Another point the Actuaries Institute made to the review was that the retirement income system has few specific incentives that encourage or support older Australians who wish to remain in the workforce, and in some instances, there are disincentives.

“While workforce participation rates for over-65s have risen to 15.3 per cent from 10.1 per cent over the last decade, this is likely the result of need rather than encouragement,” it said.

“It notes that the Treasurer has suggested older Australians may need to learn new skills to remain in the job market, but 80 per cent of Australians’ training happens before the age of 21.”

Gig economy leaving Aussies with less in retirement

The submission from the Actuaries Institute noted that as Australia’s economy changes, and a greater number of people work as casuals or contractors, it is likely some people will retire with much less.

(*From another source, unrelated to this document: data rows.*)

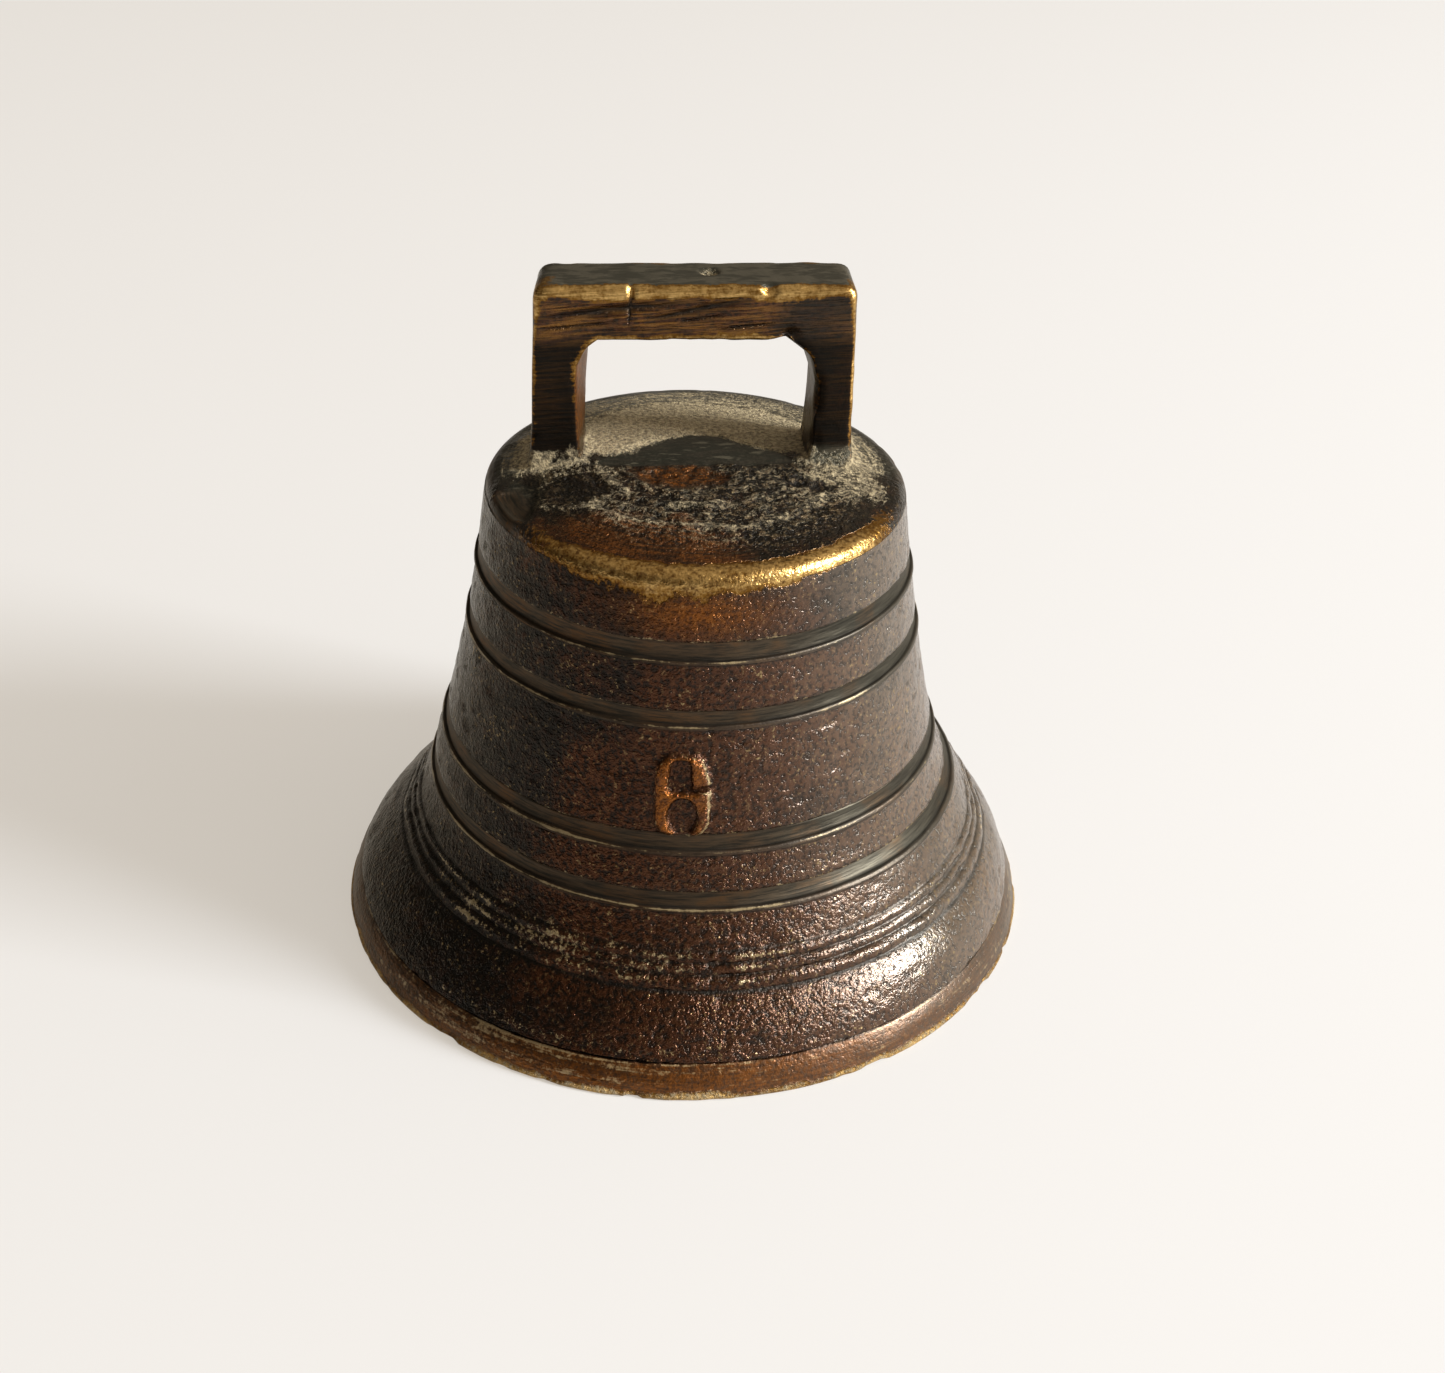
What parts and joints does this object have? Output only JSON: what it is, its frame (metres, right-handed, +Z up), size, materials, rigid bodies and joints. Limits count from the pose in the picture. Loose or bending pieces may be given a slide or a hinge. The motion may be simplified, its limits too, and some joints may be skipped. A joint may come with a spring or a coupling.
{
  "type": "sanctus bell",
  "caption": "Small flared hand bell cast in dark bronze with turned bands and a square loop handle, rung by an iron clapper that hangs on a link inside.",
  "frame": {"origin": "middle of the rim's plane, on the bell's axis, where it stands on a table", "axes": "+Z up along the bell's axis, X along the loop handle, -Y towards the raised numeral"},
  "size_m": [0.07, 0.07, 0.0655],
  "materials": {
    "bell_bronze": "dark brown-black patina on a sand-cast skin, smooth grey turned bands, worn to bare golden metal along the crown's edge, the loop's edges and the mouth",
    "staple_iron": "dark wrought wire, lightly rusted, rubbed where the link hangs",
    "link_iron": "dark wrought wire, rubbed bright where it bears",
    "clapper_iron": "forge-black wrought iron with brown rust in the hammer marks",
    "ball_iron": "dark brown iron, rubbed brighter in a belt where it strikes"
  },
  "bodies": {
    "bell": {"bell_casting": "bell_bronze", "clapper_staple": "staple_iron"},
    "link": {"clapper_link": "link_iron"},
    "clapper": {"clapper_shank": "clapper_iron", "clapper_ball": "ball_iron"}
  },
  "joints": [
    {"name": "link_swing", "type": "hinge", "parent": "bell", "child": "link", "pos_m": [0, 0, 0.0389], "axis": [1, 0, 0], "range_deg": [-33, 33]},
    {"name": "clapper_swing", "type": "hinge", "parent": "link", "child": "clapper", "pos_m": [0, 0, 0.0339], "axis": [0, 1, 0], "range_deg": [-12, 12]}
  ]
}
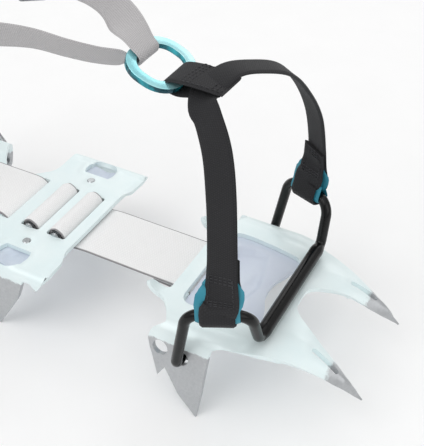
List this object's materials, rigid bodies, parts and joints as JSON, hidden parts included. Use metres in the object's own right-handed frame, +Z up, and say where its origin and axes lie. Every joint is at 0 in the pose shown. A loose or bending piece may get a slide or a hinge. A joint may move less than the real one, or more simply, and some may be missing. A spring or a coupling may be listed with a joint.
{
  "type": "crampon",
  "caption": "Semi-automatic crampon with folded alloy frames on a webbing link, wire toe bail with strap harness and ring, wire heel bail and adjustable lever.",
  "frame": {"origin": "middle of the whole crampon's length and width, on the ground under the spike tips", "axes": "+X towards the toe, +Y to the wearer's left, +Z up"},
  "size_m": [0.296, 0.1102, 0.161],
  "materials": {
    "frame_metal": "satin, pale mint anodised, bare grey at the points",
    "antiball": "moulded pale lavender sheet",
    "rivet": "brushed",
    "steel_pin": "brushed stainless",
    "bail_black": "gloss black coated steel wire",
    "bar_black": "gloss black sleeve",
    "teal_liner": "satin teal moulded liner",
    "toe_webbing": "black woven webbing",
    "ring_teal": "polished teal anodised",
    "ankle_webbing": "grey woven webbing",
    "stud": "brushed",
    "buckle": "satin",
    "keeper": "black elastic",
    "link_webbing": "white woven high-strength webbing",
    "heel_wire": "drawn stainless wire",
    "saddle": "machined",
    "lever": "black glass-filled nylon",
    "lip": "stamped stainless",
    "screw": "zinc bright",
    "wheel": "teal anodised, knurled"
  },
  "bodies": {
    "front_section": {"front_frame": "frame_metal", "front_antiball_plate": "antiball", "front_plate_rivets": "rivet", "link_pin": "steel_pin"},
    "toe_bail": {"toe_bail_wire": "bail_black", "toe_bar_sleeve": "bar_black", "strap_liner_left": "teal_liner", "strap_liner_right": "teal_liner"},
    "toe_harness": {"toe_strap_left": "toe_webbing", "toe_strap_right": "toe_webbing", "ring_tab": "toe_webbing"},
    "ring": {"strap_ring": "ring_teal"},
    "ankle_front": {"ankle_strap_front": "ankle_webbing"},
    "ankle_rear": {"ankle_strap_rear": "ankle_webbing", "ankle_strap_studs": "stud", "ankle_buckle": "buckle", "ankle_strap_tail": "ankle_webbing", "strap_keeper": "keeper"},
    "link": {"link_strap": "link_webbing"},
    "link_rear": {"link_strap_tail": "link_webbing"},
    "heel_section": {"link_strap_weave": "link_webbing", "heel_frame": "frame_metal", "heel_antiball_plate": "antiball", "heel_plate_rivets": "rivet", "strap_rods": "steel_pin"},
    "heel_bail": {"heel_bail_wire": "heel_wire"},
    "saddle": {"lever_saddle": "saddle"},
    "lever": {"heel_lever": "lever", "lever_lip": "lip"},
    "adjuster": {"adjusting_screw": "screw", "thumb_wheel": "wheel"}
  },
  "joints": [
    {"name": "toe_bail_swing", "type": "hinge", "parent": "front_section", "child": "toe_bail", "pos_m": [0.069, 0, 0.0294], "axis": [0, -1, 0], "range_deg": [0, 60]},
    {"name": "toe_harness_stay", "type": "hinge", "parent": "toe_bail", "child": "toe_harness", "pos_m": [0.069, 0, 0.0294], "axis": [0, -1, 0], "range_deg": [-60, 0]},
    {"name": "ring_swing", "type": "hinge", "parent": "toe_harness", "child": "ring", "pos_m": [0.0461, 0, 0.1416], "axis": [0, 1, 0], "range_deg": [-12, 12]},
    {"name": "ankle_strap_level", "type": "hinge", "parent": "ring", "child": "ankle_front", "pos_m": [0.0259, 0, 0.15], "axis": [0, 1, 0], "range_deg": [-12, 12]},
    {"name": "ankle_strap_let_out", "type": "slide", "parent": "ankle_front", "child": "ankle_rear", "axis": [-1, 0, 0], "range_m": [0, 0.04]},
    {"name": "link_fold_front", "type": "hinge", "parent": "front_section", "child": "link", "pos_m": [0.054, 0, 0.037], "axis": [0, -1, 0], "range_deg": [0, 60]},
    {"name": "link_fold_rear", "type": "hinge", "parent": "link", "child": "link_rear", "pos_m": [-0.007, 0, 0.0391], "axis": [0, -1, 0], "range_deg": [0, 60]},
    {"name": "heel_section_slide", "type": "slide", "parent": "link_rear", "child": "heel_section", "axis": [-1, 0, 0], "range_m": [0, 0.04]},
    {"name": "heel_bail_swing", "type": "hinge", "parent": "heel_section", "child": "heel_bail", "pos_m": [-0.098, 0, 0.03], "axis": [0, -1, 0], "range_deg": [-35, 55]},
    {"name": "heel_lever_swing", "type": "hinge", "parent": "heel_bail", "child": "saddle", "pos_m": [-0.128, 0, 0.076], "axis": [0, -1, 0], "range_deg": [0, 110]},
    {"name": "lever_height", "type": "slide", "parent": "saddle", "child": "lever", "axis": [0, 0, 1], "range_m": [-0.004, 0.004]},
    {"name": "adjusting_screw_turn", "type": "hinge", "parent": "lever", "child": "adjuster", "pos_m": [-0.1355, 0, 0.08], "axis": [0, 0, 1], "range_deg": [-1441, 1441]}
  ],
  "couplings": [
    {"joint": "toe_harness_stay", "follows": "toe_bail_swing", "ratio": -1},
    {"joint": "ankle_strap_level", "follows": "ring_swing", "ratio": -1},
    {"joint": "link_fold_rear", "follows": "link_fold_front", "ratio": 1},
    {"joint": "ankle_strap_let_out", "follows": "heel_section_slide", "ratio": 1},
    {"joint": "adjusting_screw_turn", "follows": "lever_height", "rad_per_m": 6283.2}
  ]
}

It also warned that history shows that “voluntary saving decisions made by households are generally inadequate” and that, without coverage, the only fallback position will be the age pension, a cost borne by all taxpayers including those who saved through the SG and made voluntary savings.

“Going forward, universal coverage for all workers should be the goal of the SG (superannuation guarantee) system, whether people are employees, self-employed or participate as part of a growing gig economy,” the submission said.

Further, the submission said that while there is a belief among older Australians that they are entitled to an age pension, there is also a belief among younger generations that the age pension may not be there when they retire.

“Accumulation-based superannuation puts inflation, investment, longevity, expense and other risks into the individual’s hands,” the submission noted.

“There is a real risk that the age pension, plus an individual’s superannuation savings combined, may not be sufficient to provide an adequate retirement income due to a combination of factors.

“These could include low contributions, insufficient investment returns, a reluctance to spend or because people live too long, outlasting their money.”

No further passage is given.